The beach “sand” was another fortuitous aspect of the original land and her father’s acute observational skill. Sweezy says that portion of the pasture was always sandier than the rest. They never needed to truck in sand to make a beach, because a natural one seemed to have formed in just the right spot.
Sweezy says that beach was the scene of many an oyster roast up until about 1970. They’d have to drive all the way to a fishmonger in Charlotte to get the oysters. Then they would make a good hot fire on the beach, letting it burn down to the perfect hotness. They’d lay a sheet of tin across the hot coals, put the oysters on, and cover the whole thing with soaked burlap bags. Her mother would make crackling corn bread and French fries at the house while the oysters were cooking, and then haul the whole picnic out on the sand.
Because Sweezy’s mother originally hailed from coastal Wilmington, she knew her way around boats, and was devoted to seafood. She quickly became a fan of the fresh water kind from the newly created lake. The sight of a boatwoman catching fish was apparently novel enough to rate a piece in the local paper. A picture in the Mooresville Tribune from the 1960’s shows “Mrs. James Dunlap proudly displaying a 6 lb. bass”. Her daughter remembers that “she was one of the first women here to catch a fish. They called her ‘Riverboat Annie’ around here.”
When Mrs. Dunlap was casting for fish in those early years of the lake, there were few other boats. When you were out on the water, there were no markers whatsoever to navigate by. You often had to hug the shoreline to keep from getting lost.

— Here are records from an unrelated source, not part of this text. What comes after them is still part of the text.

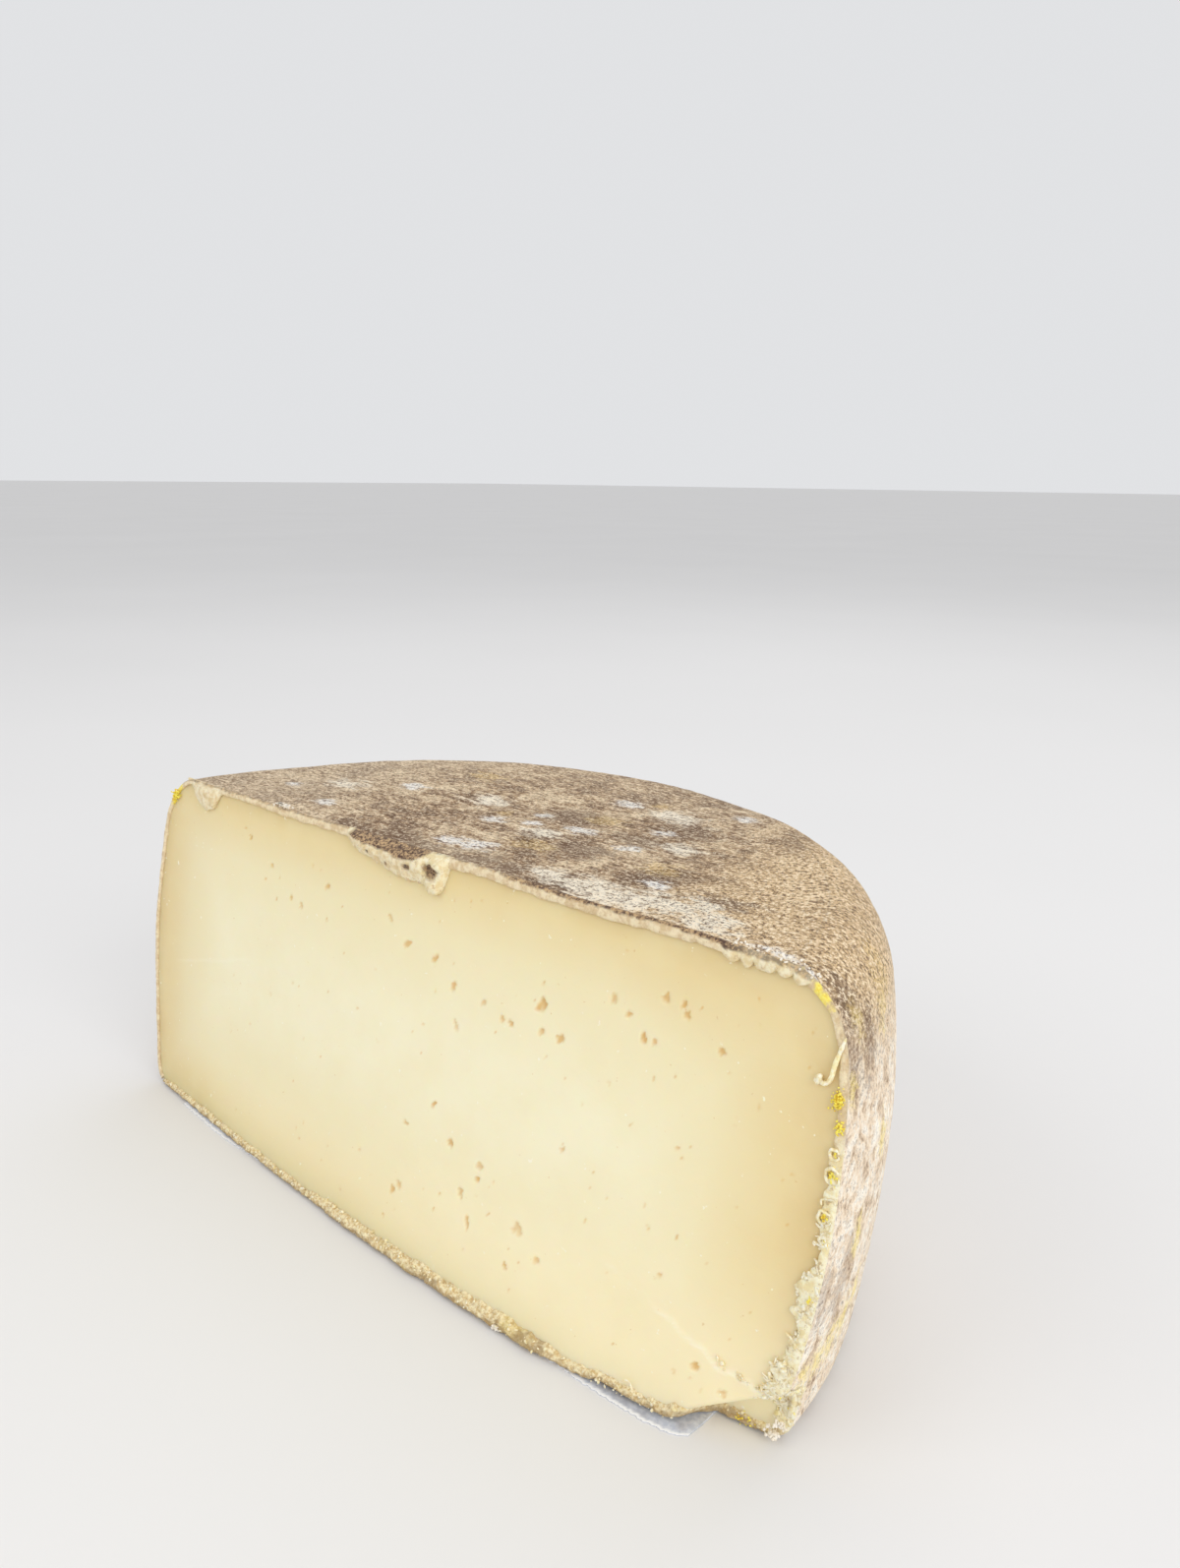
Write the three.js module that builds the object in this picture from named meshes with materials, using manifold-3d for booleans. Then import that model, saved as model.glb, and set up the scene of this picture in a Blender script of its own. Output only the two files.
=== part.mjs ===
// Half wheel of a hard sheep's milk cheese, lying on its flat base with the cut face to the front.
// Millimetres, +Z up. The origin is on the wheel's axis at the base, +X runs along the cut,
// and +Y runs into the cheese. The cheese is one solid, and a bare paper label lies under it.
import * as THREE from 'three';
import { mergeVertices } from 'three/addons/utils/BufferGeometryUtils.js';
import Module from 'manifold-3d';

const wasm = await Module();
wasm.setup();

// Driving dimensions of the wheel
const WHEEL_RADIUS = 128;
const HEIGHT = 104;
const WIDEST_AT = 0.6 * HEIGHT;
const BASE_TAPER = 6.5;
const BASE_TAPER_POWER = 1.8;
const BASE_ROUND = 4;
const WAVE_FADE = 10;
const TOP_TAPER = 5;
const TOP_TAPER_POWER = 1.5;
const SHOULDER_WIDTH = 13.5;
const SHOULDER_DROP = 18;
const RIND_WAVE_HEIGHT = 0.45;
const RIND_WAVE_LENGTH = 34;

// The cut leans: its foot is in front of its top line, and it bulges in the middle
const CUT_TOP_LINE = 12.4;
const CUT_LEAN = 16.3;
const CUT_TWIST = 2.7;
const CUT_BULGE = 9.2;
const CUT_BULGE_SKEW = 0.4;
const CUT_WAVE_HEIGHT = 0.25;
const CUT_WAVE_LENGTH = 60;

// The low right corner of the cut broke away under a slanting line
const CORNER_START = 97;
const CORNER_LINE_FOOT = 1.5;
const CORNER_LINE_SLOPE = 0.6;
const CORNER_LEDGE = 5;
const CORNER_DEPTH = 9;
const CORNER_RUN = 9;

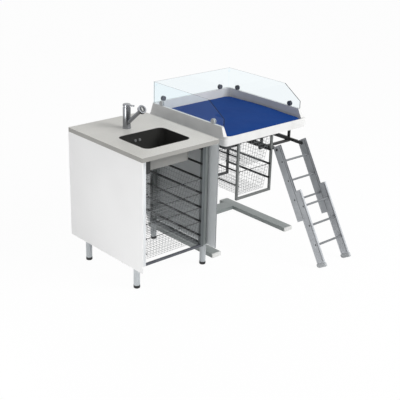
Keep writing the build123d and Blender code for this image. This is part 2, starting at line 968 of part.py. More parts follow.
def make_guard_clips():
    clips = []
    rear = guard_back_y() - guard_thickness
    top = guard_top - clip_drop
    for side in (-1, 1):
        inside = guard_outside(side) - side * guard_thickness
        span = sorted((inside, inside - side * clip_size))
        clips.append(block(*span, rear - clip_size, rear, top - clip_height, top))
    return group(clips)


# Switch


def button_places():
    last = switch_right - button_inset
    return (last - button_spacing, last)


def make_switch_housing():
    bottom = tray_bottom - switch_height
    box = block(switch_left, switch_right, switch_front_y, switch_front_y + switch_depth,
                bottom, tray_bottom)
    for x in button_places():
        z = tray_bottom - switch_height / 2
        box -= rod((x, switch_front_y - overrun, z), (x, switch_front_y + button_well_depth, z),
                   button_radius + touch_gap)
    return box


def make_button(x):
    z = tray_bottom - switch_height / 2
    front = switch_front_y - button_stand_out
    return rod((x, front, z), (x, front + button_length, z), button_radius)


# Basket unit


def unit_right():
    return unit_left + unit_width


def make_basket_frame(y):
    """A U of square tube: two posts and a bottom bar."""
    tube = unit_tube
    outer = block(unit_left, unit_right(), y, y + tube, unit_bottom, tray_bottom)
    return outer - block(unit_left + tube, unit_right() - tube, y - overrun, y + tube + overrun,
                         unit_bottom + tube, tray_bottom + overrun)


def unit_levels():
    return [unit_level_top - index * unit_level_pitch for index in range(unit_level_count)]


def make_unit_runners():
    rear = unit_rear_y + unit_tube
    left, right = unit_left + unit_tube, unit_right() - unit_tube
    runners = [runner(left, 1, unit_front_y, rear, level) for level in unit_levels()]
    runners += [runner(right, -1, unit_front_y, rear, level) for level in unit_levels()]
    return group(runners)


def make_unit_baskets():
    """Two like baskets, the second one some levels lower."""
    side_gap = unit_tube + runner_wall + sliding_gap
    upper = basket(unit_left + side_gap, unit_right() - side_gap, unit_front_y,
                   unit_rear_y + unit_tube - basket_rear_gap, unit_level_top, unit_basket_depth)
    return upper, Pos(0, 0, -unit_basket_step * unit_level_pitch) * upper


# Ladder


def ladder_plane(x):
    """At the top rear corner of a stringer: x runs down the ladder and -y goes to its front."""
    lean = radians(ladder_lean)
    return Plane(origin=(x, ladder_top_y, ladder_top_z), x_dir=(0, -sin(lean), -cos(lean)),
                 z_dir=(1, 0, 0))


def ladder_box(x, thickness, start, end, near, far, rounding=0):
    """A body of the ladder from start to end along it, and from near to far off its rear edge."""
    outline = Pos((start + end) / 2, -(near + far) / 2)
    if rounding:
        outline *= RectangleRounded(end - start, far - near, rounding)
    else:
        outline *= Rectangle(end - start, far - near)
    return extrude(ladder_plane(x) * outline, thickness)


def stringer_lefts():
    return (ladder_left_x, ladder_left_x + ladder_pitch)


def lower_near():
    """How far the lower section's body is in front of the upper section's rear edge."""
    return stringer_depth + section_gap


def lower_rear():
    """How far the lower section's tongue starts in front of the upper section's rear edge."""
    return lower_near() - tongue_depth


def lower_front():
    return lower_rear() + stringer_depth


def shoe_end():
    """Where a shoe's rear edge would end below the floor before it is cut flat."""
    lean = radians(ladder_lean)
    rear_edge = ladder_top_z + (lower_rear() - shoe_flare) * sin(lean)
    return (rear_edge + shoe_dip) / cos(lean)


def make_upper_stringers():
    """The front edge of each has a groove for the lower section's tongue."""
    sides = []
    groove_wall = (stringer_thickness - tongue_thickness) / 2 - section_gap
    for x in stringer_lefts():
        side = ladder_box(x, stringer_thickness, 0, upper_length, 0, stringer_depth)
        side -= ladder_box(x + groove_wall, stringer_thickness - 2 * groove_wall, -overrun,
                           upper_length + overrun, stringer_depth - tongue_depth,
                           stringer_depth + overrun)
        side -= rod((x - overrun, pivot_y, pivot_z), (x + stringer_thickness + overrun, pivot_y, pivot_z),
                    pivot_radius + touch_gap)
        sides.append(side)
    return group(sides)


def make_lower_stringers():
    """The rear edge of each is a tongue that slides in the upper section's groove."""
    sides = []
    end = shoe_end() - shoe_length
    tongue_from_face = (stringer_thickness - tongue_thickness) / 2
    for x in stringer_lefts():
        side = ladder_box(x, stringer_thickness, lower_start, end, lower_near(), lower_front())
        side += ladder_box(x + tongue_from_face, tongue_thickness, lower_start, end, lower_rear(),
                           lower_near() + overrun)
        sides.append(side)
    return group(sides)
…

These days, Sweezy rarely goes out on the lake because of all the boat traffic. She prefers to walk the beach in the very early mornings, when it almost seems as if she could be back in the 1960’s – if she keeps her eyes on the sand or sky, that is. She is nostalgic for the days when she looked out at the water, and there were no homes across the way.
“If only you could imagine the total silence… and at night, the total blackness…. And the quiet! It was sooo quiet. People have no idea what it was like to be alone out here.
It has been wonderful watching all of this, just wonderful.”